# TASK DESCRIPTION
Identify the lines bearing the string "code" and gather them.

-- SUPPLIED MATERIAL start --

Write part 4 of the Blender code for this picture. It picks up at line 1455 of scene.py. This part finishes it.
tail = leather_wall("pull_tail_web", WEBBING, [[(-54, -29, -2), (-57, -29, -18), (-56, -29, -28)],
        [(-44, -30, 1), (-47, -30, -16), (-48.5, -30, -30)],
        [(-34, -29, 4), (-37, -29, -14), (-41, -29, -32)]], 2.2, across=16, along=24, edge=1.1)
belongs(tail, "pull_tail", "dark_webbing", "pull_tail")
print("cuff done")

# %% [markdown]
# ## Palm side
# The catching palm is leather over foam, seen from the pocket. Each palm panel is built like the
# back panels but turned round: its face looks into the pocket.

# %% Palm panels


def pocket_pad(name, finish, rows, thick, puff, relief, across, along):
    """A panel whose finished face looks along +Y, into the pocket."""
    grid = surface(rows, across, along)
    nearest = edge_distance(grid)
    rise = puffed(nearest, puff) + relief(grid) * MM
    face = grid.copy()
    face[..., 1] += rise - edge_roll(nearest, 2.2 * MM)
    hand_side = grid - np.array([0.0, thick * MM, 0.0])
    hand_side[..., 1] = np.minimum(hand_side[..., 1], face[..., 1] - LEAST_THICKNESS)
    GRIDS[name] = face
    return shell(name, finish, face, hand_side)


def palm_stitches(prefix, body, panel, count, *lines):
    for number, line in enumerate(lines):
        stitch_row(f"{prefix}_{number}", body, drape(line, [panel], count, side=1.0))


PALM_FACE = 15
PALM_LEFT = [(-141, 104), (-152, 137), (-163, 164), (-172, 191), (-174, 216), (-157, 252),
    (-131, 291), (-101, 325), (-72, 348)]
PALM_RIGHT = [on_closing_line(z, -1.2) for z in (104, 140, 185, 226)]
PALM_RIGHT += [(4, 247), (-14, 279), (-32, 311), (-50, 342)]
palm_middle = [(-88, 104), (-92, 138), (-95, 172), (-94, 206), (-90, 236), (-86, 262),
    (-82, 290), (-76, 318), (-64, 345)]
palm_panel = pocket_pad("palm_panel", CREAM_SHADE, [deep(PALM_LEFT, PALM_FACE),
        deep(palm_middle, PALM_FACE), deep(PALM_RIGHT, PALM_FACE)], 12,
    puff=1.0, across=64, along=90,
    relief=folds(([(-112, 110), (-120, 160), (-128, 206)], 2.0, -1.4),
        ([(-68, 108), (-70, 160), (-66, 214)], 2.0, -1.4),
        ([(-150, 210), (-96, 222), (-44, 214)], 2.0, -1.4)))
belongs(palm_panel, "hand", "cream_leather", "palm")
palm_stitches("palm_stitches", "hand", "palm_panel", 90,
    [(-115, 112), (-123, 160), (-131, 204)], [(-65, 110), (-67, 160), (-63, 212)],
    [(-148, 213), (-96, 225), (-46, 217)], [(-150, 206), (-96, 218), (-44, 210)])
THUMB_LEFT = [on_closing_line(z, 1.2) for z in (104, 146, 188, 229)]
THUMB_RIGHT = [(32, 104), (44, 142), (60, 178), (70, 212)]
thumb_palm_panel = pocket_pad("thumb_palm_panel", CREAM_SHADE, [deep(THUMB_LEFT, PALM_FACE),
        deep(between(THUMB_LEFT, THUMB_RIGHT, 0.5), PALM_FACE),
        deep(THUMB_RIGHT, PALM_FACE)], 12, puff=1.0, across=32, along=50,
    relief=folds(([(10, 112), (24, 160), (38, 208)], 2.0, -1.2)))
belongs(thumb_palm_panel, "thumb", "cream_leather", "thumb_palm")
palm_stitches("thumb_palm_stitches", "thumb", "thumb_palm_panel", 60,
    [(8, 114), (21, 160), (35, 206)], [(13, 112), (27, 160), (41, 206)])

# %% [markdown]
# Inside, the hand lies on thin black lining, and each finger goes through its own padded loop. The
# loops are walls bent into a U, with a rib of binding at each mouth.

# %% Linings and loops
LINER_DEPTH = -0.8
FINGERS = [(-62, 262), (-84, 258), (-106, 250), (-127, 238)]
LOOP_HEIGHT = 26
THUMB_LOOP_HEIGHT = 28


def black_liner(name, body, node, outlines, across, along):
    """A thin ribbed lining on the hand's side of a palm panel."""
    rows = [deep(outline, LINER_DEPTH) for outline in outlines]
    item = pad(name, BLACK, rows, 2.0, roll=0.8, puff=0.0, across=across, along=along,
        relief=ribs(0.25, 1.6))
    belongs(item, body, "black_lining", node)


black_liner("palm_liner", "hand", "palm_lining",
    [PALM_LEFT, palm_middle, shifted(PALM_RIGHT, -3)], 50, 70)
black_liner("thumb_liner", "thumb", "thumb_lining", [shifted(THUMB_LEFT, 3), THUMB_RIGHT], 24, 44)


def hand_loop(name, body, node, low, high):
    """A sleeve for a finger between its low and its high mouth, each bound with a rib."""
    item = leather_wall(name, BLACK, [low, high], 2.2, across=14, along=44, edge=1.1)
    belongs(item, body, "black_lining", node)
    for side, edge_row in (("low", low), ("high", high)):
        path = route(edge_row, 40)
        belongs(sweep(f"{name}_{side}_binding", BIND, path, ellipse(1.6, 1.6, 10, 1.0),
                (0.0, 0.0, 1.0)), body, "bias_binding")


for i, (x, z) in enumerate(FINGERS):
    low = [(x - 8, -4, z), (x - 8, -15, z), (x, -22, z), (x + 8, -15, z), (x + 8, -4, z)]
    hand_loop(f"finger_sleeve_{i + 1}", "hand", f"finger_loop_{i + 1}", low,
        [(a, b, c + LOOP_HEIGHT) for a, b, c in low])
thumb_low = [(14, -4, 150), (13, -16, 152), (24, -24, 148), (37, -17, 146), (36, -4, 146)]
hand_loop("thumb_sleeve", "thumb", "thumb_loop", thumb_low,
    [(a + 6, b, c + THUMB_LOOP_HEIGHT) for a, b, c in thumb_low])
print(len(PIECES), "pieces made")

-- SUPPLIED MATERIAL end --
-- SUPPLIED MATERIAL start --

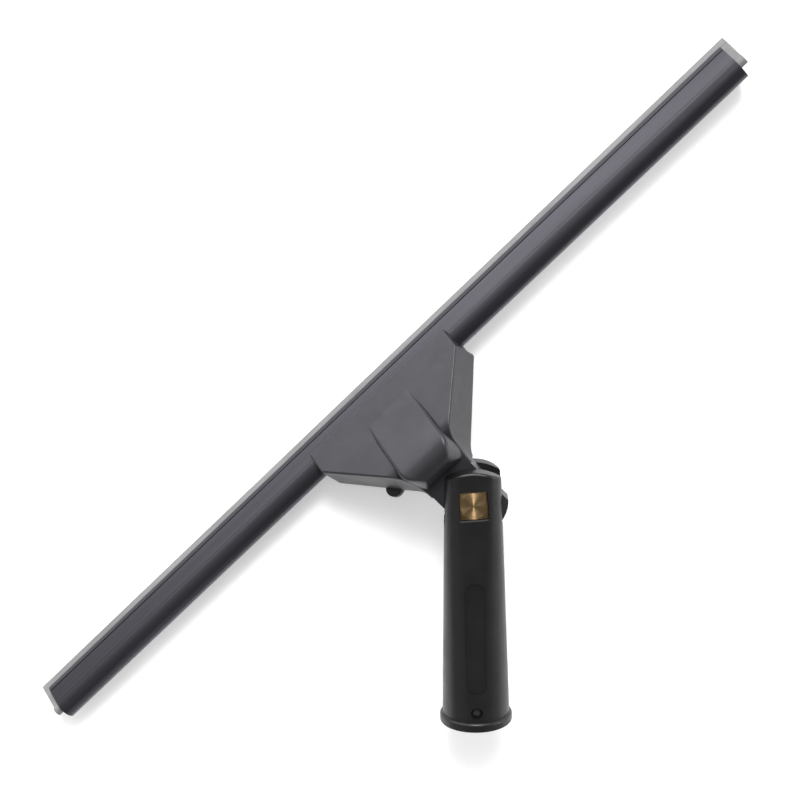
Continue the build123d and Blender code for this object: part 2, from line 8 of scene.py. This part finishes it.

-- SUPPLIED MATERIAL end --

# TASK OUTPUT
Write part 4 of the Blender code for this picture. It picks up at line 1455 of scene.py. This part finishes it.
Continue the build123d and Blender code for this object: part 2, from line 8 of scene.py. This part finishes it.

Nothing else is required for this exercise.